The numbers that matter

After a month of running this:

API cost: €0
Latency: 4-8 seconds for a daily report on my MacBook Pro M2 (vs. 3-6 seconds for GPT-4 over the network)
Quality: indistinguishable, possibly better, because the facts are guaranteed accurate
Privacy: my entire health dataset never leaves the laptop

The latency parity surprised me. I expected local inference on a 4-bit quantised 8B model to be much slower than calling GPT-4. It isn't, because the prompt is small (under 500 tokens) and the response is small (under 200 tokens). The MacBook is the right shape of fast for this workload.

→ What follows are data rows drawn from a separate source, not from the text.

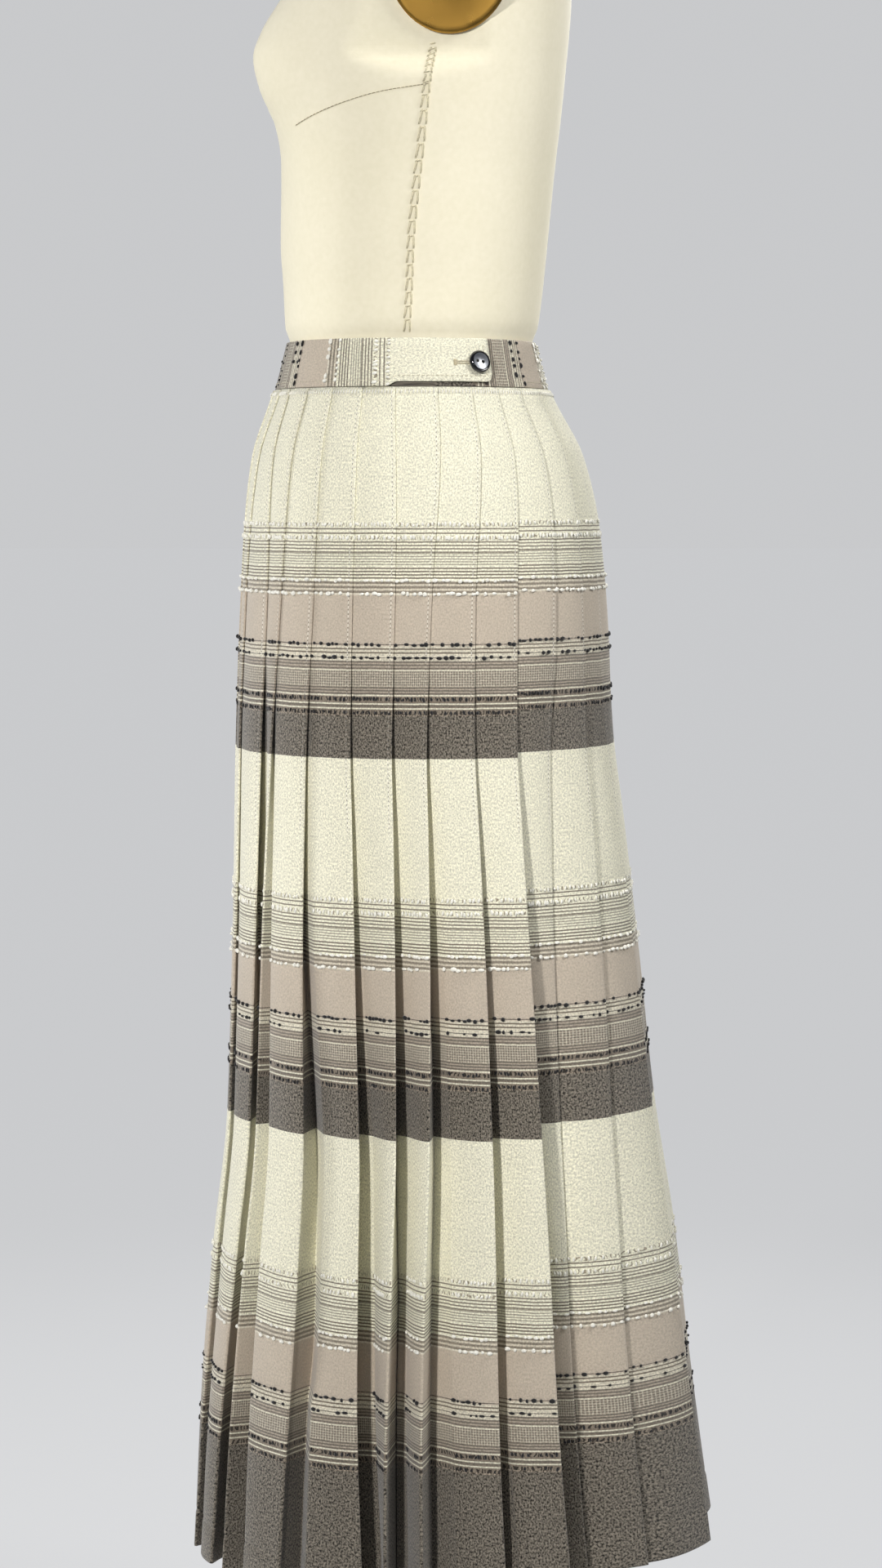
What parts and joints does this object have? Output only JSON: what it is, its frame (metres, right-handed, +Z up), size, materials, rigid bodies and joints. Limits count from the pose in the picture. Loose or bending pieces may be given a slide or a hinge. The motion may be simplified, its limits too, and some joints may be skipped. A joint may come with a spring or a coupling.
{
  "type": "pleated skirt on dress form",
  "caption": "Long knife-pleated skirt with a buttoned waistband tab, worn by a limbless dress form on a pole stand.",
  "frame": {"origin": "on the floor under the middle of the object's box", "axes": "+Z up, the wearer's front towards -Y, the wearer's left towards +X"},
  "size_m": [0.4434, 0.4074, 1.5393],
  "materials": {
    "skirt_cloth": "woven wool with cream, taupe and charcoal bands, pinstripes and slub rows",
    "waistband_cloth": "the same wool cut crosswise, so that its bands stand upright",
    "button": "glossy black with two thread holes",
    "form_linen": "smooth ivory linen over a padded shell",
    "gold_metal": "satin gold",
    "pole_steel": "brushed",
    "base_iron": "black enamel"
  },
  "bodies": {
    "root": {"skirt_front": "skirt_cloth", "skirt_back": "skirt_cloth", "waistband": "waistband_cloth", "button": "button", "dress_form_torso": "form_linen", "neck_cap": "gold_metal", "arm_plate_left": "gold_metal", "arm_plate_right": "gold_metal", "stand_pole": "pole_steel", "stand_base": "base_iron"}
  },
  "joints": []
}
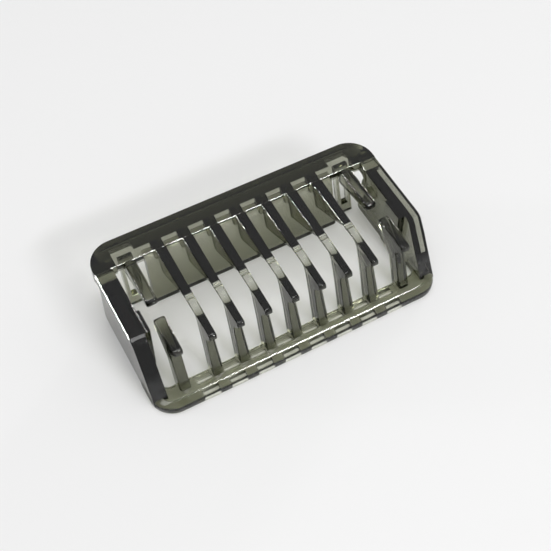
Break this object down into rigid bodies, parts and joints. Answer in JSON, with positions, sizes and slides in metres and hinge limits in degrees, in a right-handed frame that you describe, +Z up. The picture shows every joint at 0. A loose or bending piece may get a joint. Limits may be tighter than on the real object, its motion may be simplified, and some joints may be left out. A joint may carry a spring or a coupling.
{
  "type": "hair trimmer guard comb",
  "caption": "Smoke-clear guard comb with slotted hook-nosed ribs, end cheeks, a rear flange and two sprung snap tongues.",
  "frame": {"origin": "middle of the base, on the table plane the comb lies on", "axes": "+Z up towards what is read as the skin side, +Y towards the rear flange, +X along the length towards the right-hand cheek"},
  "size_m": [0.038, 0.0204, 0.008],
  "materials": {
    "smoke_shell": "polished clear plastic with a neutral smoke tint",
    "smoke_ribs": "polished clear plastic with a neutral smoke tint",
    "smoke_tongues": "polished clear plastic with a neutral smoke tint"
  },
  "bodies": {
    "comb": {"rear_flange": "smoke_shell", "rear_wall": "smoke_shell", "left_cheek": "smoke_shell", "right_cheek": "smoke_shell", "front_rail": "smoke_shell", "front_ridge": "smoke_shell", "left_guide_rib": "smoke_shell", "right_guide_rib": "smoke_shell", "rib_1": "smoke_ribs", "rib_2": "smoke_ribs", "rib_3": "smoke_ribs", "rib_4": "smoke_ribs", "rib_5": "smoke_ribs", "rib_6": "smoke_ribs", "rib_7": "smoke_ribs", "left_end_horn": "smoke_ribs", "right_end_horn": "smoke_ribs", "left_end_stub": "smoke_ribs", "right_end_stub": "smoke_ribs"},
    "left_tongue": {"left_snap_tongue": "smoke_tongues"},
    "right_tongue": {"right_snap_tongue": "smoke_tongues"}
  },
  "joints": [
    {"name": "left_tongue_flex", "type": "hinge", "parent": "comb", "child": "left_tongue", "pos_m": [-0.0146, 0.00775, 0.00661], "axis": [1, 0, 0], "range_deg": [0, 6], "stiffness_Nm_per_rad": 0.05},
    {"name": "right_tongue_flex", "type": "hinge", "parent": "comb", "child": "right_tongue", "pos_m": [0.0146, 0.00775, 0.00661], "axis": [1, 0, 0], "range_deg": [0, 6], "stiffness_Nm_per_rad": 0.05}
  ]
}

Where local models still lose

I'd be lying if I said local was strictly better. Three places where the cloud still wins:

Scaling. I run one report per day for one user. If I had a thousand users, my MacBook melts. Cloud APIs scale; my GPU doesn't.
Reasoning. When I asked the local 8B to explain why my heart rate variability dropped after a hard week, the answers were weaker than GPT-4's. For the rephrasing task it's fine. For genuine analysis it isn't.
Cold starts. Ollama keeps the model warm for ~5 minutes after the last request. If my cron job runs at 6:00 and I open the report at 7:00, that's a 30-second cold start while the weights load. Cloud APIs don't have this problem.

The decision framework

After building this I think the question "should I use a cloud API or a local model?" actually decomposes into four sharper questions:

Is the task creative or structured? Creative → cloud. Structured → local often works.
How sensitive is the data? Sensitive → local. Public → either.
What's the request volume? High → cloud. Low → local.
Can you do the analysis in code? Yes → use the LLM only as a rephraser, then size down.

For my health data, the answers are: structured, sensitive, low, yes. Local was obvious in retrospect.

What I'd build next

The piece I'd most like to add is anomaly detection. The current pipeline summarises trends; it doesn't flag outliers. A heart rate of 178 on what should be an easy run is a signal that something is wrong, and the model has no way to tell me unless my Python preprocessing already noticed it.

The honest version of that feature is "compute z-scores in pandas, flag anything past 2σ, ask the model to write a sentence about it." Which is, in the end, the same lesson as the rest of this piece: the LLM is a thin layer of natural language on top of code that has already done the hard work.

That's a fine division of labour. It runs on my laptop, costs nothing, and the data stays mine.